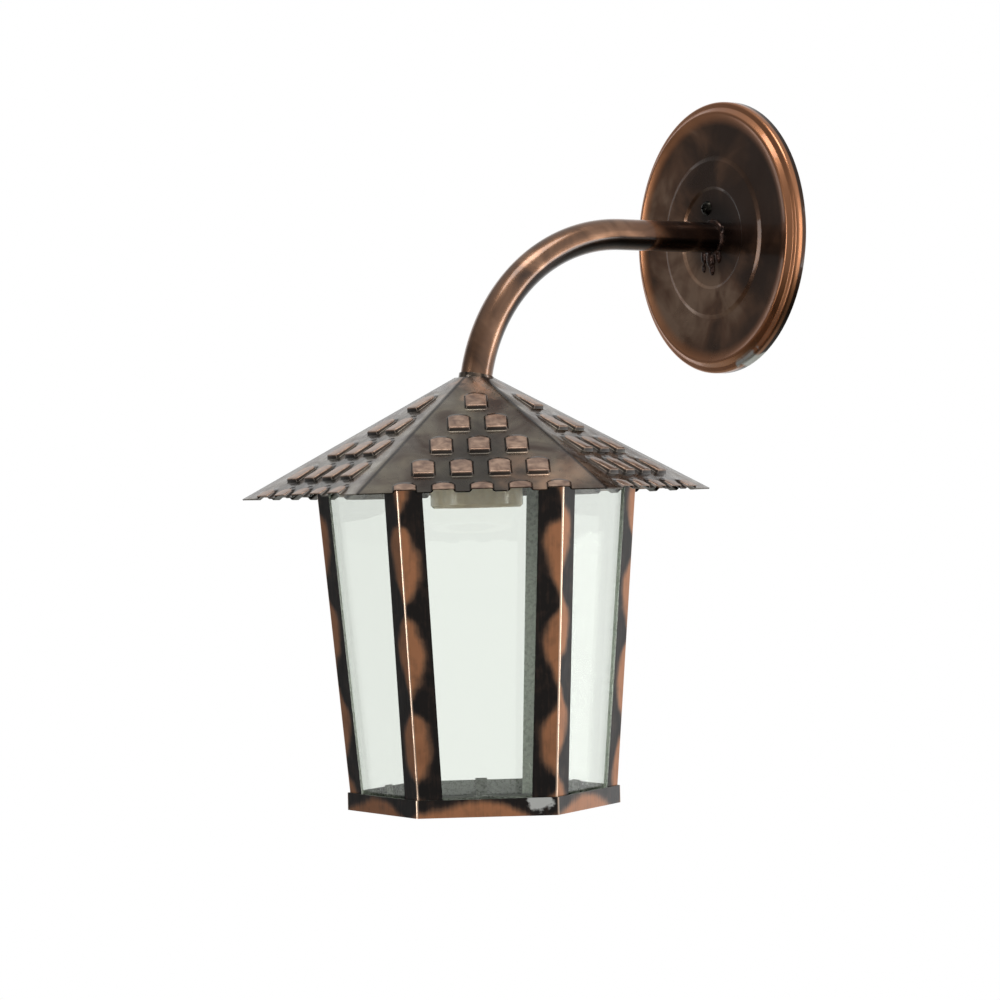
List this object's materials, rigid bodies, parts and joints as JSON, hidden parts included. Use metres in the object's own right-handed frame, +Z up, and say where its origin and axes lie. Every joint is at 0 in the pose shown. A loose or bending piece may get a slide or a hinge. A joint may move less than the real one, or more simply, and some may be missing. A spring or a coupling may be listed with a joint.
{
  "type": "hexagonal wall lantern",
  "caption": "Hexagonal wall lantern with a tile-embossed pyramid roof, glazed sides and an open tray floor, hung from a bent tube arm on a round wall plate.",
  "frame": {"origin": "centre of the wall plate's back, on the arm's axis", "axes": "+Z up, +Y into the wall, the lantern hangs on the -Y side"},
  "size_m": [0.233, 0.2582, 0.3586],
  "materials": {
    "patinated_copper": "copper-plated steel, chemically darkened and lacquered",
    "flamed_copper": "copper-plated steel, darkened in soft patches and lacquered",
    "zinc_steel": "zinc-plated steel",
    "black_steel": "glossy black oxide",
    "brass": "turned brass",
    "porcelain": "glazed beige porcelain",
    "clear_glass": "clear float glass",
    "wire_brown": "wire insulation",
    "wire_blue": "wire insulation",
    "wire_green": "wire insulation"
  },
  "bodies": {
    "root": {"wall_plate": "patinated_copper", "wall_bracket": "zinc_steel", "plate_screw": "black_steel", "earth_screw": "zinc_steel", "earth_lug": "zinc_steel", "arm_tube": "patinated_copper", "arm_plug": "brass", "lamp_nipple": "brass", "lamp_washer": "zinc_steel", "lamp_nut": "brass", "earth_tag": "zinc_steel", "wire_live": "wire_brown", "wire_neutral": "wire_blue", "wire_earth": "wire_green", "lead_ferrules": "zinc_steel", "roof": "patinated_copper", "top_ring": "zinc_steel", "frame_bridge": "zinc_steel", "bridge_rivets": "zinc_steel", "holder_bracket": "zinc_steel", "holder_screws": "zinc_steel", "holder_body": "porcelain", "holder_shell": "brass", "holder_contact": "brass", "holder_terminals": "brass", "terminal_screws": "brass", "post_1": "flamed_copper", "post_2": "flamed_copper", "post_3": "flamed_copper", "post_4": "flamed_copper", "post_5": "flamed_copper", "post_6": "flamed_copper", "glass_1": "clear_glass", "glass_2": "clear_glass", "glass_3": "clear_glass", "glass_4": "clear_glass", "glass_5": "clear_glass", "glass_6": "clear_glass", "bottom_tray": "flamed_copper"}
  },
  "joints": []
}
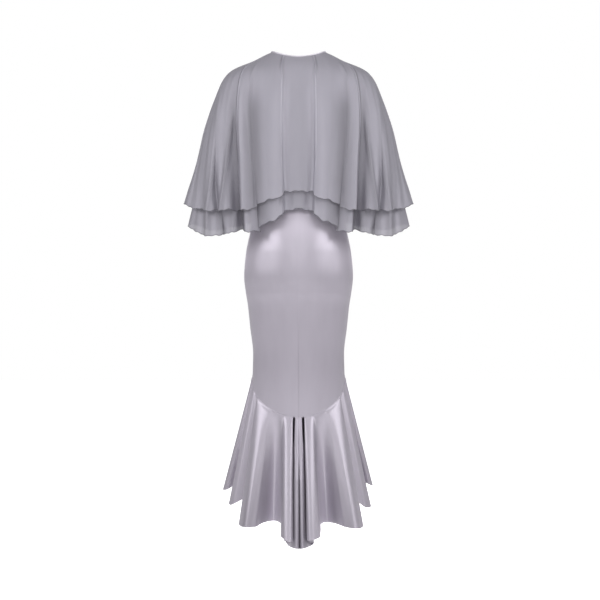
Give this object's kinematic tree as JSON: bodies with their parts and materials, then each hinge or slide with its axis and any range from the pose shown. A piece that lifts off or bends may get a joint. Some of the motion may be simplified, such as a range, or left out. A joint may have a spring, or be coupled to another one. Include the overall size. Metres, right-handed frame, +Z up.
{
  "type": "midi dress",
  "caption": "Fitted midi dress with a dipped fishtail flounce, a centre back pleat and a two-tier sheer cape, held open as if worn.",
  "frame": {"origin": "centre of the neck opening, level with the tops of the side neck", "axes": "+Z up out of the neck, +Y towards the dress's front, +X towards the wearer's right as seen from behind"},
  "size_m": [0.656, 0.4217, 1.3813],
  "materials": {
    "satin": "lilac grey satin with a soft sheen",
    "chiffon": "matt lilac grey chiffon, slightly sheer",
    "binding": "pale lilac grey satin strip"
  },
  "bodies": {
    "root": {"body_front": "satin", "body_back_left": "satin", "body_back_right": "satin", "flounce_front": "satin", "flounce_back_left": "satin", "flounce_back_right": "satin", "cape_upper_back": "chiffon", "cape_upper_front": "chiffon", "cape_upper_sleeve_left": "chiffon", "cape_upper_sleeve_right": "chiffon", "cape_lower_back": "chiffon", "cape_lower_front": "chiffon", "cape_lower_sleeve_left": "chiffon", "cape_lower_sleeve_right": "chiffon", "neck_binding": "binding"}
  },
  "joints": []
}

* [THE REQUEST]: Please reproduce each line exactly as written.

* [EXERCISE ANSWER]:
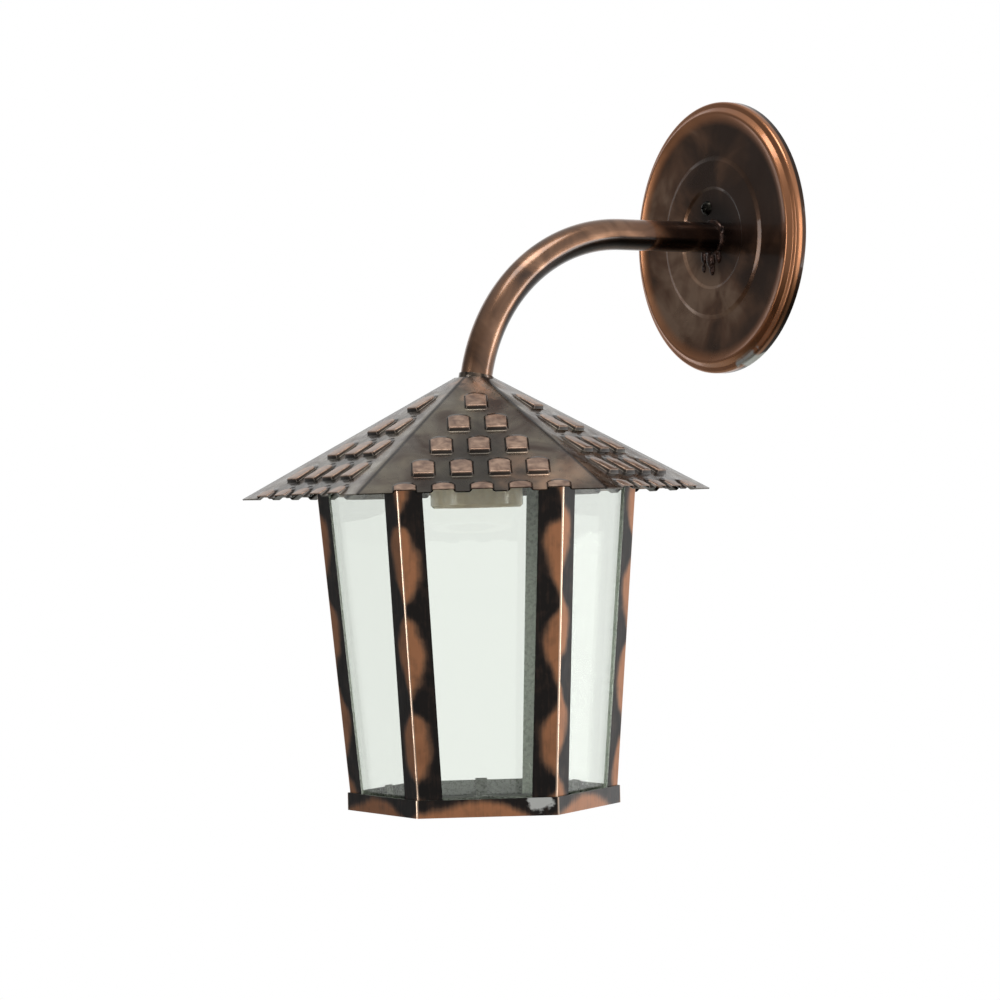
List this object's materials, rigid bodies, parts and joints as JSON, hidden parts included. Use metres in the object's own right-handed frame, +Z up, and say where its origin and axes lie. Every joint is at 0 in the pose shown. A loose or bending piece may get a slide or a hinge. A joint may move less than the real one, or more simply, and some may be missing. A spring or a coupling may be listed with a joint.
{
  "type": "hexagonal wall lantern",
  "caption": "Hexagonal wall lantern with a tile-embossed pyramid roof, glazed sides and an open tray floor, hung from a bent tube arm on a round wall plate.",
  "frame": {"origin": "centre of the wall plate's back, on the arm's axis", "axes": "+Z up, +Y into the wall, the lantern hangs on the -Y side"},
  "size_m": [0.233, 0.2582, 0.3586],
  "materials": {
    "patinated_copper": "copper-plated steel, chemically darkened and lacquered",
    "flamed_copper": "copper-plated steel, darkened in soft patches and lacquered",
    "zinc_steel": "zinc-plated steel",
    "black_steel": "glossy black oxide",
    "brass": "turned brass",
    "porcelain": "glazed beige porcelain",
    "clear_glass": "clear float glass",
    "wire_brown": "wire insulation",
    "wire_blue": "wire insulation",
    "wire_green": "wire insulation"
  },
  "bodies": {
    "root": {"wall_plate": "patinated_copper", "wall_bracket": "zinc_steel", "plate_screw": "black_steel", "earth_screw": "zinc_steel", "earth_lug": "zinc_steel", "arm_tube": "patinated_copper", "arm_plug": "brass", "lamp_nipple": "brass", "lamp_washer": "zinc_steel", "lamp_nut": "brass", "earth_tag": "zinc_steel", "wire_live": "wire_brown", "wire_neutral": "wire_blue", "wire_earth": "wire_green", "lead_ferrules": "zinc_steel", "roof": "patinated_copper", "top_ring": "zinc_steel", "frame_bridge": "zinc_steel", "bridge_rivets": "zinc_steel", "holder_bracket": "zinc_steel", "holder_screws": "zinc_steel", "holder_body": "porcelain", "holder_shell": "brass", "holder_contact": "brass", "holder_terminals": "brass", "terminal_screws": "brass", "post_1": "flamed_copper", "post_2": "flamed_copper", "post_3": "flamed_copper", "post_4": "flamed_copper", "post_5": "flamed_copper", "post_6": "flamed_copper", "glass_1": "clear_glass", "glass_2": "clear_glass", "glass_3": "clear_glass", "glass_4": "clear_glass", "glass_5": "clear_glass", "glass_6": "clear_glass", "bottom_tray": "flamed_copper"}
  },
  "joints": []
}
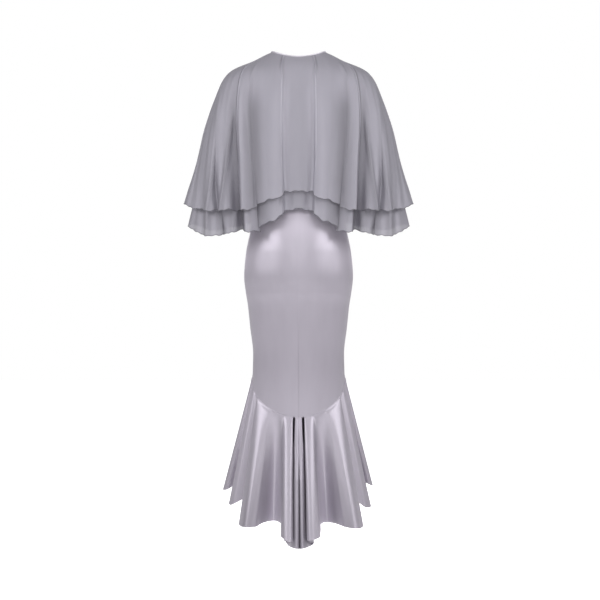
Give this object's kinematic tree as JSON: bodies with their parts and materials, then each hinge or slide with its axis and any range from the pose shown. A piece that lifts off or bends may get a joint. Some of the motion may be simplified, such as a range, or left out. A joint may have a spring, or be coupled to another one. Include the overall size. Metres, right-handed frame, +Z up.
{
  "type": "midi dress",
  "caption": "Fitted midi dress with a dipped fishtail flounce, a centre back pleat and a two-tier sheer cape, held open as if worn.",
  "frame": {"origin": "centre of the neck opening, level with the tops of the side neck", "axes": "+Z up out of the neck, +Y towards the dress's front, +X towards the wearer's right as seen from behind"},
  "size_m": [0.656, 0.4217, 1.3813],
  "materials": {
    "satin": "lilac grey satin with a soft sheen",
    "chiffon": "matt lilac grey chiffon, slightly sheer",
    "binding": "pale lilac grey satin strip"
  },
  "bodies": {
    "root": {"body_front": "satin", "body_back_left": "satin", "body_back_right": "satin", "flounce_front": "satin", "flounce_back_left": "satin", "flounce_back_right": "satin", "cape_upper_back": "chiffon", "cape_upper_front": "chiffon", "cape_upper_sleeve_left": "chiffon", "cape_upper_sleeve_right": "chiffon", "cape_lower_back": "chiffon", "cape_lower_front": "chiffon", "cape_lower_sleeve_left": "chiffon", "cape_lower_sleeve_right": "chiffon", "neck_binding": "binding"}
  },
  "joints": []
}